U.S. lawmakers on Wednesday challenged Treasury Secretary Timothy Geithner's credibility after he said he was not involved with AIG's decision to withhold details on $62 billion the bailed-out insurer paid to banks.

Geithner held his ground at a hearing, however, insisting the government-funded rescue which cost more than $180 billion had been necessary to avert an economic collapse.

Big taxpayer-funded bailouts for AIG and other financial institutions at a time of soaring unemployment have angered voters. Economic worries helped put a Republican into a long-held Democratic Massachusetts Senate seat last week, serving notice to lawmakers facing reelection in November.

Why shouldn't we ask for your resignation as secretary of the Treasury? Florida Republican John Mica demanded. I think you're punting the blame ... I believe we're not getting the whole story.

The populist backlash has heaped pressure on Geithner and threatened to scuttle Ben Bernanke's bid for a second term as chairman of the Federal Reserve -- the U.S. central bank. Both men are architects of the financial rescue.

Democrats and Republicans expressed doubt that Geithner, who led the New York Federal Reserve Bank at the time, could have been in the dark over a decision by AIG not to disclose for months details of the billions of dollars the insurer paid to banks to settle swaps contracts.

The payments amounted to letting Wall Street loot the corpse after the government had propped up AIG, said Edolphus Towns, a New York Democrat, who chairs the U.S. House of Representatives Oversight Committee.

There were several exchanges during the committee's hearing in which lawmakers questioned why a better deal for taxpayers could not have been negotiated when money was being poured into the stricken insurer.

Geithner held steadfast to his defense that he had withdrawn from decisions by the New York Fed after he was nominated to the Treasury post in late 2008 and forcefully defended his role in helping rescue American International Group Inc .

For the first time since the Great Depression you were seeing a full-scale run on the financial system, Geithner said, his temper occasionally flaring.

He said he had no role in making decisions regarding what to disclose about specific financial terms of the AIG rescue in November 2008, a bailout that eventually grew to cost more than $180 billion.

GEITHNER SHOWS REMORSE BUT DEFENDS DECISIONS

Geithner ceded little ground during the 2-1/2-hour grilling but did express some remorse at AIG-related decisions taken by the New York Fed after he had recused himself last fall when he was nominated to the Treasury post.

In retrospect I wish I'd known that AIG was keeping details quiet about the names and amounts of payments it was making to banks, he said.

Geithner insisted, however, that the decision to save AIG was the best of a terrible set of choices the government faced. People were taking their savings out of the banks, they were wondering if a dollar was a dollar ... There was a basic calamitous breakdown in the fabric of our system.

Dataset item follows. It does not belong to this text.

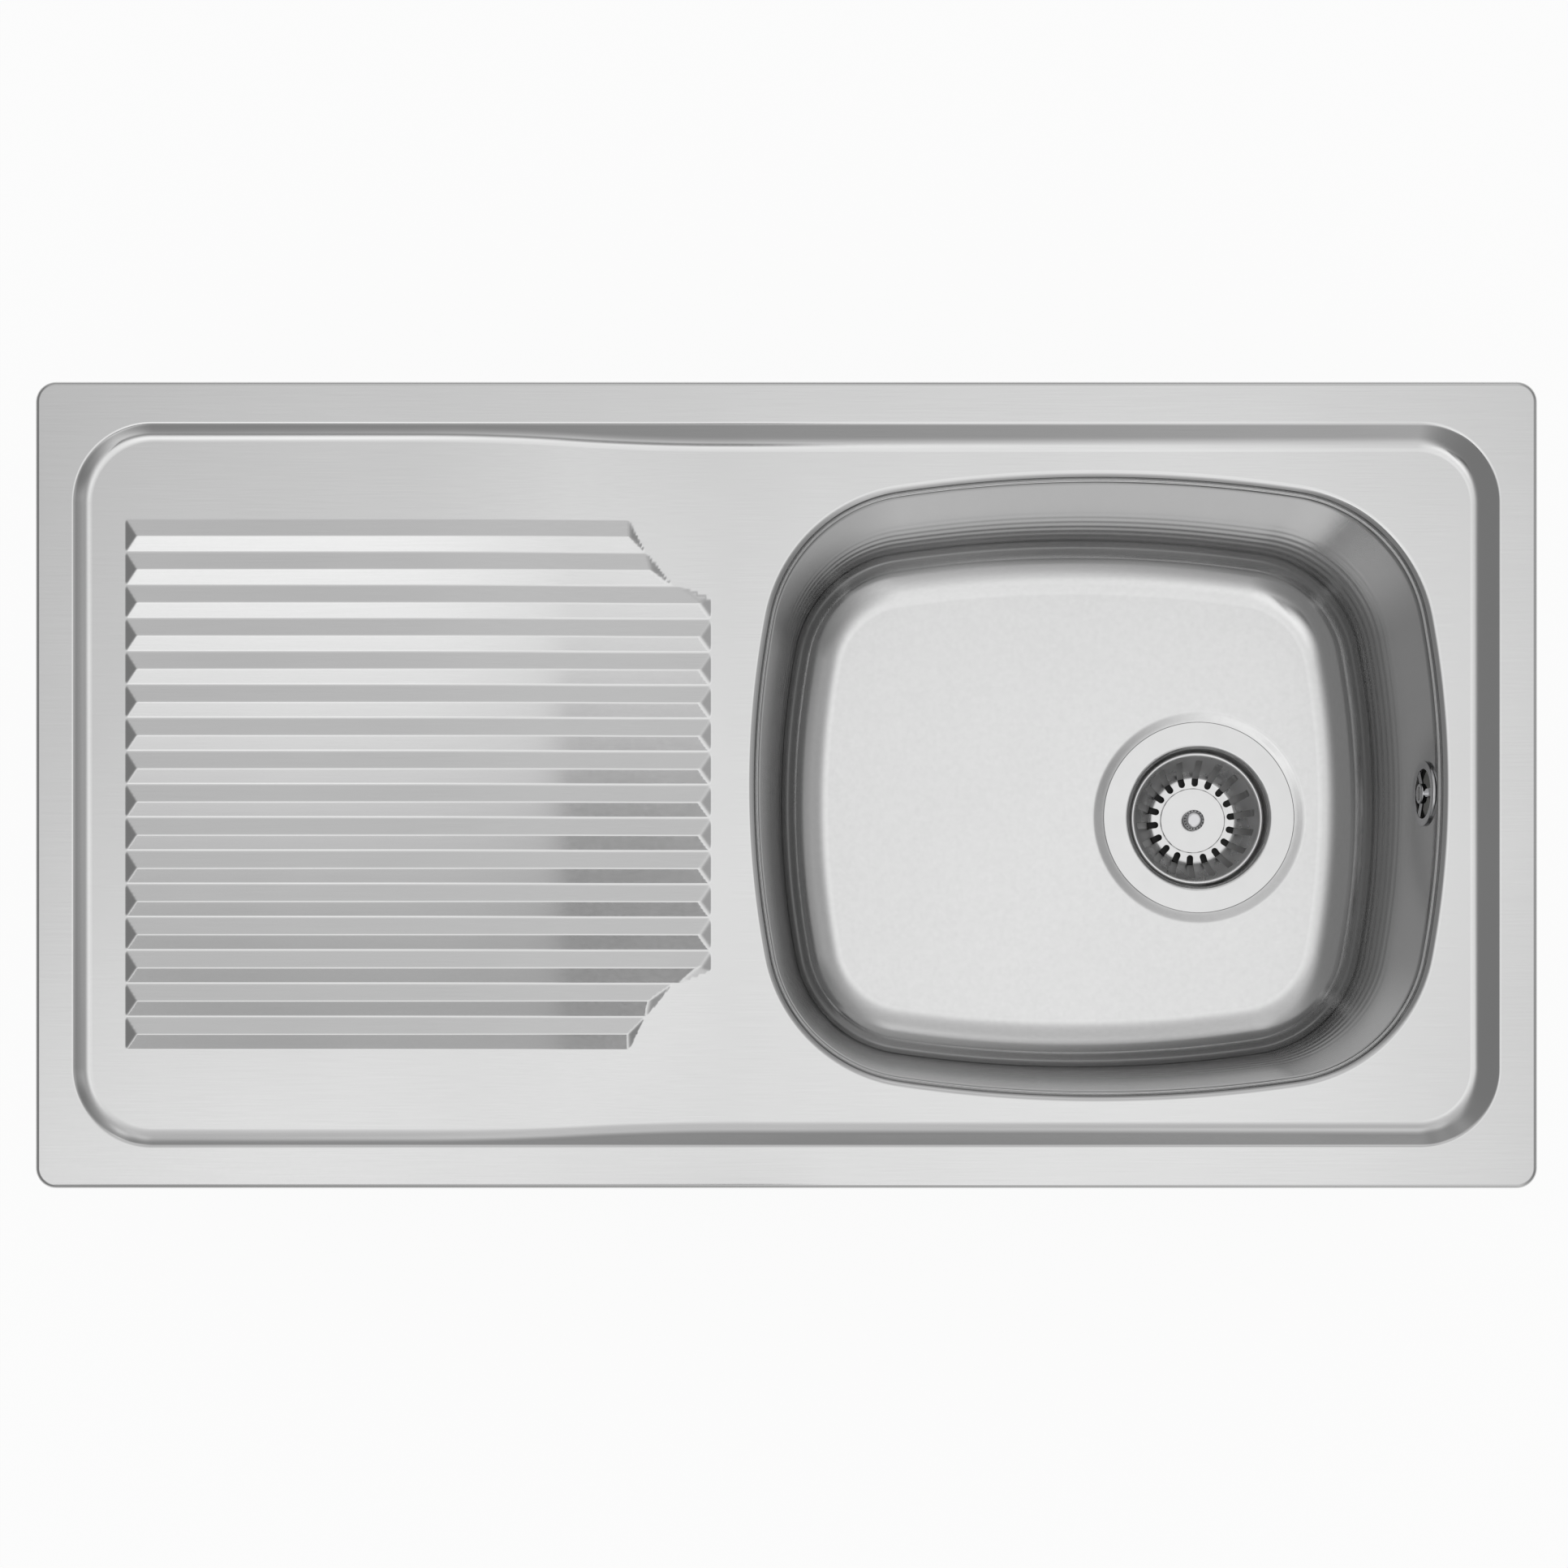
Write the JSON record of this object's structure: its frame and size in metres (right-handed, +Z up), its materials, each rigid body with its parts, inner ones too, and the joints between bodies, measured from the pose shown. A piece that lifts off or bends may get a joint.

Henry Paulson, who was Treasury secretary when the initial decision to bail out AIG was taken, denied any knowledge of AIG's payments to banks, saying the Fed had authority to deal with counterparties, but he backed Geithner's position that an AIG rescue was necessary.

The decision to rescue AIG was correct and I strongly supported it, he said.

Lawmakers are incensed that AIG paid counterparty banks 100 cents on the dollar to settle the swaps deals after the insurer received taxpayer funds, and some fear a cover-up. Published reports at the time said payments were made at par but public attention didn't fully focus on that fact until months later.

Several lawmakers protested that not enough effort was made to negotiate haircuts or discounts with bankers and that New York Fed officials had concurred with an AIG decision not to reveal the names of banks that got payments or the amounts.

Democratic staff members said they had found no evidence in hundreds of thousands of pages of documents subpoenaed by the committee to suggest Geithner was directly involved in decisions on the bank payments.

Rep. Dan Burton, an Indiana Republican, said, however, that it stretches credulity to believe that Geithner was not aware that AIG was keeping quiet on details of its payments to banks.